SET PROBLEM — Repeat exactly the lines running from the line that contains "Recreate this object" to the line that contains "engraved_berry = 0.1"; include both ends and add nothing.

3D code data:
###

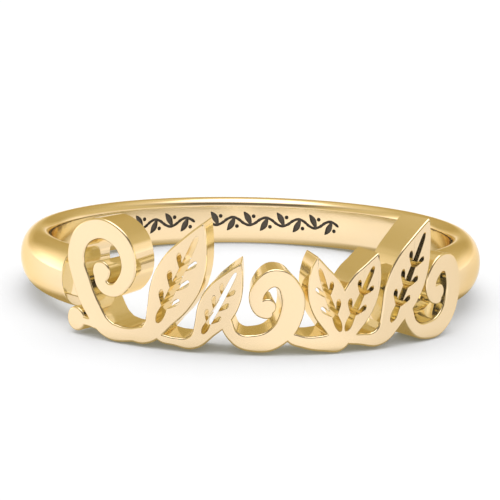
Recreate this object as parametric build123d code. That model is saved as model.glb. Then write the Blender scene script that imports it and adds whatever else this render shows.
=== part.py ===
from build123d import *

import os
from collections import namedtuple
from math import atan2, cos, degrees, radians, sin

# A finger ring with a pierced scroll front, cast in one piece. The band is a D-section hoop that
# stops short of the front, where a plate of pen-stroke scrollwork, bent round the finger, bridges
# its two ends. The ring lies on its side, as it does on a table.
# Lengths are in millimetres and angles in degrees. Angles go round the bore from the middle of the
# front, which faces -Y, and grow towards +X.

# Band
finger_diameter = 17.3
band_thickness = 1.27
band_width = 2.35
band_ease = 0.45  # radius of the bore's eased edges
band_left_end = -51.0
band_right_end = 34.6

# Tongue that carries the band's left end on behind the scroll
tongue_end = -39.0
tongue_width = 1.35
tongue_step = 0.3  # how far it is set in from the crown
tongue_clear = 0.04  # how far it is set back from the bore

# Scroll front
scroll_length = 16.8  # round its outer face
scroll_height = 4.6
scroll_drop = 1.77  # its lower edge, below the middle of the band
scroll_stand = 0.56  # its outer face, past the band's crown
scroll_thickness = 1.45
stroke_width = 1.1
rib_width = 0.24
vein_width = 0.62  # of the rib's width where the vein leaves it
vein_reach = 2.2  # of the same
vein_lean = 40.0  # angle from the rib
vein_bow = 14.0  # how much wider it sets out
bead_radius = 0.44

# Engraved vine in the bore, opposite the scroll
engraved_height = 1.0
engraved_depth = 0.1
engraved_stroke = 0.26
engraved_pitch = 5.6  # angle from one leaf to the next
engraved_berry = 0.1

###

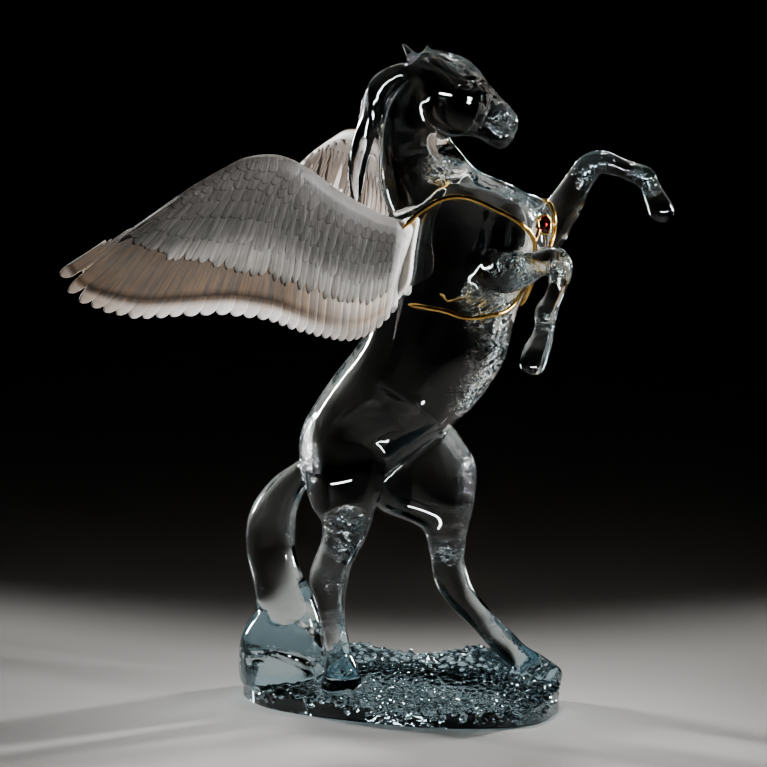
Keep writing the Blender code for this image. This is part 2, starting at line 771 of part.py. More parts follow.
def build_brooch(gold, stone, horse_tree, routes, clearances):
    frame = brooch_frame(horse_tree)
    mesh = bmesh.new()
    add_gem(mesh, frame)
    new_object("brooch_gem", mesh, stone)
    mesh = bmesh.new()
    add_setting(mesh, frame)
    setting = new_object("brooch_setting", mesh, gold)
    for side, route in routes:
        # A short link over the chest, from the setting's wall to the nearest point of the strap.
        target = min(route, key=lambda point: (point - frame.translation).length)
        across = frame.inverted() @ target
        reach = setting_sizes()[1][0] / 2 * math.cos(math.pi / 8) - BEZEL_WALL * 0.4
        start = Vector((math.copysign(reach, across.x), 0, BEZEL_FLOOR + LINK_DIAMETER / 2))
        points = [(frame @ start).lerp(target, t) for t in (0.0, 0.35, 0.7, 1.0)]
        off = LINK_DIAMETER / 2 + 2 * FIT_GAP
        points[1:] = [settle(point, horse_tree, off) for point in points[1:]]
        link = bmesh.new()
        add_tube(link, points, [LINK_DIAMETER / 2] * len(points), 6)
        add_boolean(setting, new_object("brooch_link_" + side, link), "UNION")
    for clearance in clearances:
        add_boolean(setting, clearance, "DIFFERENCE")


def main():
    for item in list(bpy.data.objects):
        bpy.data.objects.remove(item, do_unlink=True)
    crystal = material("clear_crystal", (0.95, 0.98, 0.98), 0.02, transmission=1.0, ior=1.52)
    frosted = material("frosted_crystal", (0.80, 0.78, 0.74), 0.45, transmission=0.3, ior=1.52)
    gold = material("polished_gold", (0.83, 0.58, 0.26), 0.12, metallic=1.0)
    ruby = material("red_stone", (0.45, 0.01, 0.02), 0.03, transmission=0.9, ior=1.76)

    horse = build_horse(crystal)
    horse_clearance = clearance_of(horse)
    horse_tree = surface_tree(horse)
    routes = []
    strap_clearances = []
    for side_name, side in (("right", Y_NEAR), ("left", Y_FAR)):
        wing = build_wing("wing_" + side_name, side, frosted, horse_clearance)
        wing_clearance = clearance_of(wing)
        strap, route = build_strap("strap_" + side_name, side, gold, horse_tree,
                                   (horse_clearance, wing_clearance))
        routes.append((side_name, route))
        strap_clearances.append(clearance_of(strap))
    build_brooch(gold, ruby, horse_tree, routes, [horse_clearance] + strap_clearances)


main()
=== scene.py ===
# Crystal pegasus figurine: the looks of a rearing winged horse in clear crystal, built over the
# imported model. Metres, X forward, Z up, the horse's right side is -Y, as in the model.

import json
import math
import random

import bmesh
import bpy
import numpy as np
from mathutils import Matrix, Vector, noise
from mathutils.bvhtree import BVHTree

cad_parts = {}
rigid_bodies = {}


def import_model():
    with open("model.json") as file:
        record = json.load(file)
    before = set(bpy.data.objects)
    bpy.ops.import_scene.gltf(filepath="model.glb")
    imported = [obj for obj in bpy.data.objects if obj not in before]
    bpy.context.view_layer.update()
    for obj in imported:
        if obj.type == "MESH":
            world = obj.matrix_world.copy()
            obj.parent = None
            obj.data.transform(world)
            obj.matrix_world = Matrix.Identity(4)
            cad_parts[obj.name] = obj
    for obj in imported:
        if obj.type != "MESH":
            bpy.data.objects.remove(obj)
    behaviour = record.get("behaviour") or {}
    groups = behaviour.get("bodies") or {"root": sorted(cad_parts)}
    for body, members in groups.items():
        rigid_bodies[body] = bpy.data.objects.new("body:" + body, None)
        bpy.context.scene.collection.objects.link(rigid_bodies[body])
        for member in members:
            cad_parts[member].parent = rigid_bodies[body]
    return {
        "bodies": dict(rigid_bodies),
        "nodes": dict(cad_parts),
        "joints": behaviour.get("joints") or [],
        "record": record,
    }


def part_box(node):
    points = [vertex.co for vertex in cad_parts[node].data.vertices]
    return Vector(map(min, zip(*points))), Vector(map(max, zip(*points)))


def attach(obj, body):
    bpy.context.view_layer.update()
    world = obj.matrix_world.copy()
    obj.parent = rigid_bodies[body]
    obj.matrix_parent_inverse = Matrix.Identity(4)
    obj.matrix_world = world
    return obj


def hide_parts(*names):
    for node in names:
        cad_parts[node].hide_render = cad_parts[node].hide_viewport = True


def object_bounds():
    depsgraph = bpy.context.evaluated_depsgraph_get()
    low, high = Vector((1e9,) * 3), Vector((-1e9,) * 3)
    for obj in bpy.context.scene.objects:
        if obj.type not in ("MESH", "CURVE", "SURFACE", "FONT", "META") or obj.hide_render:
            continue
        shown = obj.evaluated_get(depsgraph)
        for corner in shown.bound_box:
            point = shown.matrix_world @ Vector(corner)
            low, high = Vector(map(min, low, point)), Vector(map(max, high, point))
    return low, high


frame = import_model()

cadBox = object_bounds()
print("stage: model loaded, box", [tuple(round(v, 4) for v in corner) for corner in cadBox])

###

COMPLETED EXERCISE —
Recreate this object as parametric build123d code. That model is saved as model.glb. Then write the Blender scene script that imports it and adds whatever else this render shows.
=== part.py ===
from build123d import *

import os
from collections import namedtuple
from math import atan2, cos, degrees, radians, sin

# A finger ring with a pierced scroll front, cast in one piece. The band is a D-section hoop that
# stops short of the front, where a plate of pen-stroke scrollwork, bent round the finger, bridges
# its two ends. The ring lies on its side, as it does on a table.
# Lengths are in millimetres and angles in degrees. Angles go round the bore from the middle of the
# front, which faces -Y, and grow towards +X.

# Band
finger_diameter = 17.3
band_thickness = 1.27
band_width = 2.35
band_ease = 0.45  # radius of the bore's eased edges
band_left_end = -51.0
band_right_end = 34.6

# Tongue that carries the band's left end on behind the scroll
tongue_end = -39.0
tongue_width = 1.35
tongue_step = 0.3  # how far it is set in from the crown
tongue_clear = 0.04  # how far it is set back from the bore

# Scroll front
scroll_length = 16.8  # round its outer face
scroll_height = 4.6
scroll_drop = 1.77  # its lower edge, below the middle of the band
scroll_stand = 0.56  # its outer face, past the band's crown
scroll_thickness = 1.45
stroke_width = 1.1
rib_width = 0.24
vein_width = 0.62  # of the rib's width where the vein leaves it
vein_reach = 2.2  # of the same
vein_lean = 40.0  # angle from the rib
vein_bow = 14.0  # how much wider it sets out
bead_radius = 0.44

# Engraved vine in the bore, opposite the scroll
engraved_height = 1.0
engraved_depth = 0.1
engraved_stroke = 0.26
engraved_pitch = 5.6  # angle from one leaf to the next
engraved_berry = 0.1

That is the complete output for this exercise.